Author says real college rebels will stop “hooking up”
We have covered the biological effects of hooking up on a post that delves into sexual biochemistry.
Now, Donna Freitas takes a look at the emotional devastation that is a consequence of sex without commitment. She the author of a new book, entitled“The End of Sex: How Hookup Culture Is Leaving a Generation Unhappy, Sexually Unfulfilled, and Confused About Intimacy.”
She shares some of her thoughts in a Washington Post analysis:
Is hooking up a form of sexual experimentation? You’d think so. After all, hookups are all about throwing off the bonds of relationships and dating for carefree sex. But such hypersexuality can be just as oppressive as a mandate for abstinence. Hookup sex is fast, uncaring, unthinking, perfunctory. It has a lot less to do with excitement or attraction than with checking a box on a list of tasks, like homework or laundry. Yet, it has become the defining aspect of social life on many campuses — so common, so obligatory, that it leaves little room for experimentation that bends the rules.
I’ve spent the past eight years investigating hookup culture and talking with students, faculty members and college administrators about it. I thought I would find that the vast majority of students revel in it, but instead I encountered a large percentage who feel confined by it or ambivalent about it (the “whateverists,” as I call them). Nervous to be alone in challenging hookup culture, most students go along with it, even if they privately long for alternatives. They think that if they try to be less casual about sex, it’ll ruin their social lives. Conformity abounds.
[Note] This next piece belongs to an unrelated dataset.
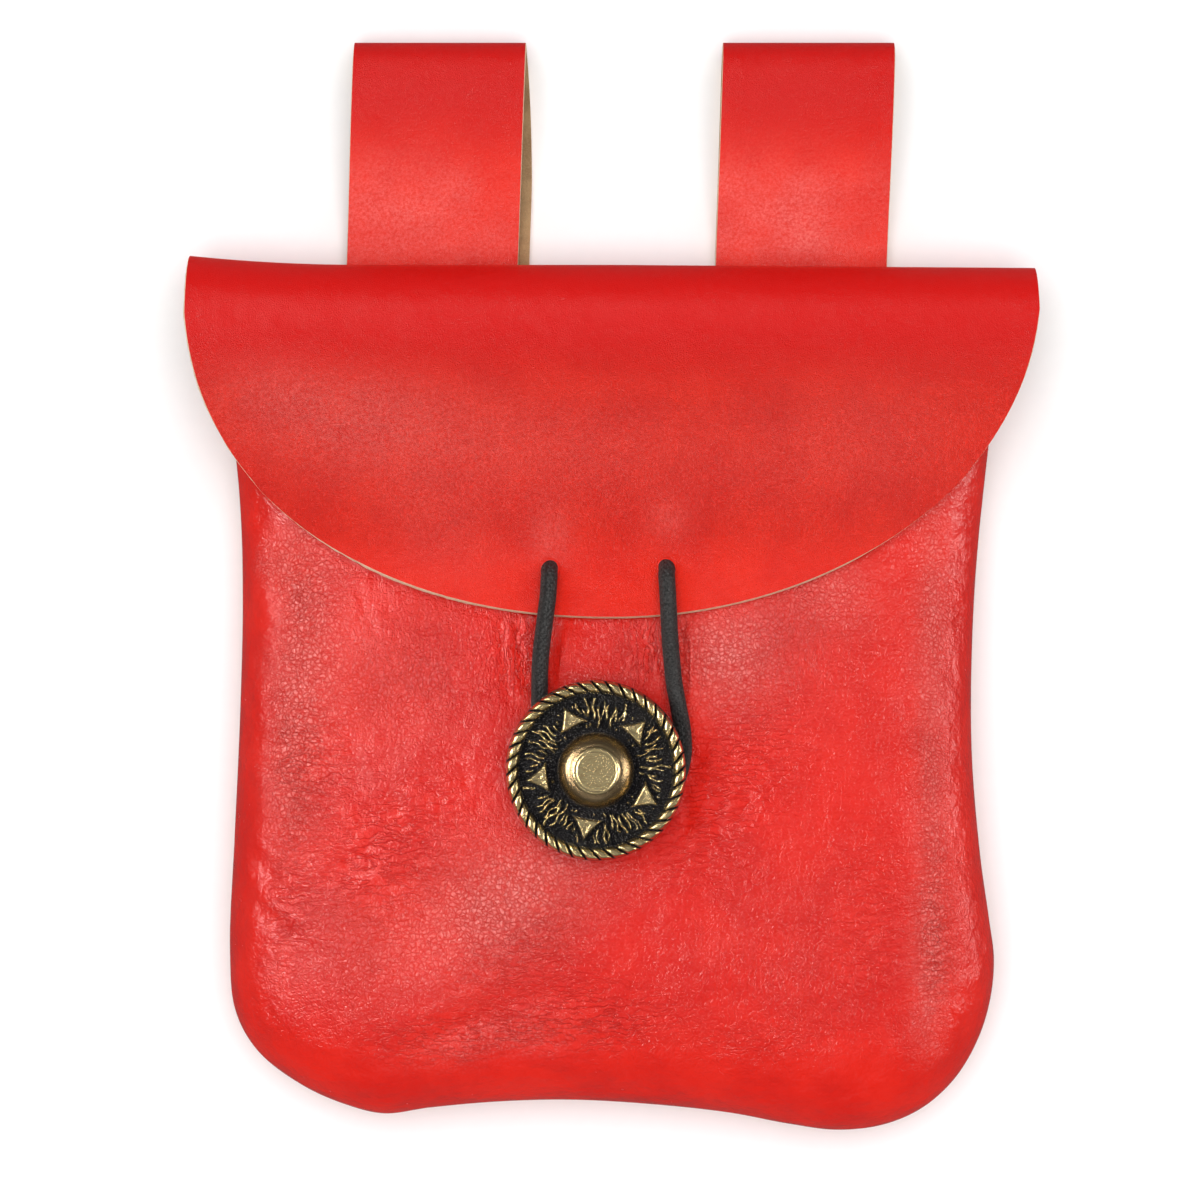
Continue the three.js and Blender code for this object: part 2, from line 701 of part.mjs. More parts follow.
function buildScrew() {
  const shank = SHANK_DIAMETER / 2;
  const head = SCREW_HEAD_DIAMETER / 2;
  const top = conchoZ - PIECE_GAP;
  return turned(
    [
      [0, headTopZ - SCREW_HEAD_THICKNESS],
      [head, headTopZ - SCREW_HEAD_THICKNESS],
      [head, headTopZ],
      [shank, headTopZ],
      [shank, top],
      [0, top],
    ],
    STEM_SEGMENTS,
  ).translate(conchoX, conchoY, 0);
}

function buildPocketWithHole() {
  const hole = SHANK_DIAMETER / 2 + PIECE_GAP;
  const cutter = turned(
    [
      [0, headTopZ],
      [hole, headTopZ],
      [hole, conchoZ],
      [0, conchoZ],
    ],
    STEM_SEGMENTS,
  ).translate(conchoX, conchoY, 0);
  return toGeometry(toSolid(buildPocket()).subtract(toSolid(cutter)));
}

// The elastic's route: [x, y, z] from its end behind the middle of the flap, out through the left hole, down
// and round behind the button, up and back in through the right hole
const elasticRoute = [
  [-1.0, -54.4, 22.5],
  [-5.0, -54.4, 22.5],
  [-8.9, -54.5, 22.7],
  [-11.0, -54.8, 25.3],
  [-11.2, -56.4, 28.2],
  [-11.4, -59.6, 29.4],
  [-11.9, -63.6, 29.6],
  [-12.4, -67.5, 29.1],
  [-12.8, -71.5, 28.5],
  [-12.9, -75.5, 28.3],
  [-12.9, -80.0, 28.4],
  [-12.5, -86.0, 28.8],
  [-11.0, -93.0, 29.1],
  [-8.0, -98.8, 29.4],
  [-3.6, -101.9, 29.6],
  [0.5, -102.5, 29.6],
  [4.8, -101.0, 29.5],
  [8.6, -97.8, 29.4],
  [11.2, -93.3, 29.4],
  [12.6, -88.4, 29.3],
  [12.6, -84.2, 29.1],
  [11.8, -79.5, 28.8],
  [11.0, -75.0, 28.6],
  [10.6, -71.0, 28.6],
  [10.3, -67.5, 29.1],
  [10.1, -63.6, 29.6],
  [9.9, -59.6, 29.4],
  [9.7, -56.2, 28.2],
  [9.6, -54.6, 25.3],
  [7.5, -54.4, 22.7],
  [3.6, -54.4, 22.5],
  [-0.4, -54.4, 22.5],
];
const ELASTIC_STEPS = 76;
const ELASTIC_SIDES = 8;
const HOLE_ROUTE_POINTS = 6;
const HOLE_STEPS = 14;
const HOLE_SIDES = 14;

function tube(route, diameter, steps, sides) {
  const section = new THREE.Shape();
  for (let i = 0; i < sides; i += 1) {
    const angle = (2 * Math.PI * i) / sides;
    const x = (diameter / 2) * Math.cos(angle);
    const y = (diameter / 2) * Math.sin(angle);
    if (i === 0) {
      section.moveTo(x, y);
    } else {
      section.lineTo(x, y);
    }
  }
  const path = new THREE.CatmullRomCurve3(route.map(([x, y, z]) => new THREE.Vector3(x, y, z)));
  return new THREE.ExtrudeGeometry(section, { steps, extrudePath: path });
}

function buildElastic() {
  return tube(elasticRoute, ELASTIC_DIAMETER, ELASTIC_STEPS, ELASTIC_SIDES);
}

function buildPanelWithHoles() {
  const sleeve = ELASTIC_DIAMETER + 2 * HOLE_GAP;
  const ends = [elasticRoute.slice(0, HOLE_ROUTE_POINTS), elasticRoute.slice(-HOLE_ROUTE_POINTS)];
  let solid = toSolid(buildPanelAndFlap());
  for (const route of ends) {
    solid = solid.subtract(toSolid(tube(route, sleeve, HOLE_STEPS, HOLE_SIDES)));
  }
  return toGeometry(solid);
}

const pouch = new THREE.Group();

function addPiece(name, geometry, look) {
  const mesh = new THREE.Mesh(geometry, new THREE.MeshStandardMaterial(look));
  mesh.name = name;
  pouch.add(mesh);
  return mesh;
}

const firmLeather = { color: 0xd92a1e, roughness: 0.5, metalness: 0 };
const softLeather = { color: 0xd6281c, roughness: 0.42, metalness: 0 };
const brass = { color: 0x8f7a4e, roughness: 0.38, metalness: 1 };
const steel = { color: 0x9a9a98, roughness: 0.4, metalness: 1 };
const rubber = { color: 0x1c1b1b, roughness: 0.7, metalness: 0 };

addPiece('back_panel_and_flap', buildPanelWithHoles(), firmLeather);
addPiece('pocket', buildPocketWithHole(), softLeather);
for (const loop of loops) {
  addPiece(loop.name, buildLoop(loop), firmLeather);
}
addPiece('concho_button', buildConcho(), brass).position.set(conchoX, conchoY, conchoZ);
addPiece('button_screw', buildScrew(), steel);
addPiece('elastic_loop', buildElastic(), rubber);

// The origin goes to the middle of the pouch's footprint, on the table
const bounds = new THREE.Box3().setFromObject(pouch);
const middle = bounds.getCenter(new THREE.Vector3());
pouch.position.set(-middle.x, -middle.y, -bounds.min.z);

const group = new THREE.Group();
group.add(pouch);

export default group;
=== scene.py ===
# Medieval belt pouch of red leather, lying on its back: the finished looks.
# Shapes are worked out in millimetres in a drawing frame, with y = 0 at the top of the fold and z = 0 on the
# table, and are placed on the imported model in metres.
import math

import bpy
import numpy as np
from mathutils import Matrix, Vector


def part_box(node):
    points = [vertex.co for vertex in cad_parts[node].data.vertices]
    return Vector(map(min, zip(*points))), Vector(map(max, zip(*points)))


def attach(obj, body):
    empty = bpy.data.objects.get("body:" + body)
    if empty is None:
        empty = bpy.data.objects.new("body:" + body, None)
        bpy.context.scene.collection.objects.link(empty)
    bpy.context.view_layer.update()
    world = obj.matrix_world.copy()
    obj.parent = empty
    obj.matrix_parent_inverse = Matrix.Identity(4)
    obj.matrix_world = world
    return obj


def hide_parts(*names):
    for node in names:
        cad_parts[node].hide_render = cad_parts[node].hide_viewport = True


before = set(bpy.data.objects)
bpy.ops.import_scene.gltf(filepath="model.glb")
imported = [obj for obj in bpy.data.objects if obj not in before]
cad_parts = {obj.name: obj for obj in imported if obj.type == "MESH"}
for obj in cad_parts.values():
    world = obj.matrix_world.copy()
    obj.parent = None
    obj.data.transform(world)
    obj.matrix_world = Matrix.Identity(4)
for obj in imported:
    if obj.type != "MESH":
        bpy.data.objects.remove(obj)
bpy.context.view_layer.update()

# Sizes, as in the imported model
BODY_LENGTH = 156.4
BODY_WIDTH = 138.4
POCKET_DEPTH = 26
POCKET_WALL = 1.5
PANEL_WALL = 1.8
PANEL_MARGIN = 1.2
SIDE_ROLL = 40
SIDE_TUCK = 1.8
FLAP_WIDTH = 153.7
FLAP_DROP = 63.6
FLAP_SHOULDER = 3.8
FLAP_FLARE = 1.7
FLAP_CURVE_LEFT = 2.15
FLAP_CURVE_RIGHT = 2.0
FLAP_LAY_GAP = 0.6
STRAP_WIDTH = 31
STRAP_WALL = 1.6
STRAP_SEWN_LENGTH = 28
LOOP_RISE = 40.6
LOOP_SPREAD = 11.5
CONCHO_RADIUS = 16
CONCHO_HEIGHT = 5.2
CONCHO_X = -2.9
CONCHO_Y = -90.7
ROPE_STRANDS = 40
STEM_RADIUS = 4
STEM_BORE = 2.5
STEM_HEIGHT = 4.5
ELASTIC_DIAMETER = 3
HOLE_DOWN = 54.6
HOLES_MIDDLE = -0.7
HOLE_SPACING = 20.9
PIECE_GAP = 0.3
STRAP_STACK = 2 * STRAP_WALL + 2 * PIECE_GAP
RIM_LIFT = PANEL_WALL + PIECE_GAP

# The drawing frame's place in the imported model, taken from the button
button_low, button_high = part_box("concho_button")
OFFSET = np.array(
    [
        (button_low.x + button_high.x) / 2 * 1000 - CONCHO_X,
        (button_low.y + button_high.y) / 2 * 1000 - CONCHO_Y,
        0.0,
    ]
)
CONCHO_Z = button_high.z * 1000 - CONCHO_HEIGHT

# Outline of the pocket, across as a share of half the body width and down as a share of the body length
OUTLINE = [
    (-1.014, 0.099), (-1.001, 0.157), (-0.988, 0.203), (-0.974, 0.272), (-0.967, 0.387), (-0.974, 0.525),
    (-0.988, 0.663), (-1.0, 0.789), (-0.986, 0.861), (-0.928, 0.908), (-0.811, 0.948), (-0.694, 0.971),
    (-0.596, 0.981), (-0.473, 0.974), (-0.291, 0.967), (-0.109, 0.965), (0.099, 0.97), (0.307, 0.98),
    (0.463, 0.993), (0.588, 1.0), (0.71, 0.994), (0.814, 0.974), (0.9, 0.939), (0.96, 0.893),
    (0.991, 0.847), (1.0, 0.801), (0.987, 0.755), (0.965, 0.686), (0.944, 0.582), (0.94, 0.502),
    (0.947, 0.398), (0.96, 0.318), (0.975, 0.249), (0.988, 0.197), (1.001, 0.157), (1.017, 0.099),
]
CORNER_LEFT = 0.33
CORNER_RIGHT = 0.66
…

…When students are expected to hook up with lots of people, doing so becomes dutiful, not daring. Older ideas of sexual exploration — be it same-sex encounters or one-night stands — have become a basic expectation.
Freitas concludes with a commentary on today’s campuses:
In today’s college culture, it seems that taking a break from carefree sex, or even embracing dating, are a lot like having premarital sex in the 1960s. To dress up in a sexy Halloween costume — well, that’s just passe. Not only is everyone doing it, they’re bored by it, too.
Today, sexual experimentation might be getting to know someone before having sex, holding out for dates and courtship focused on romance rather than sex. From where I sit, meeting a student confident enough to say she’s not hooking up and is proud about that is as experimental as it gets.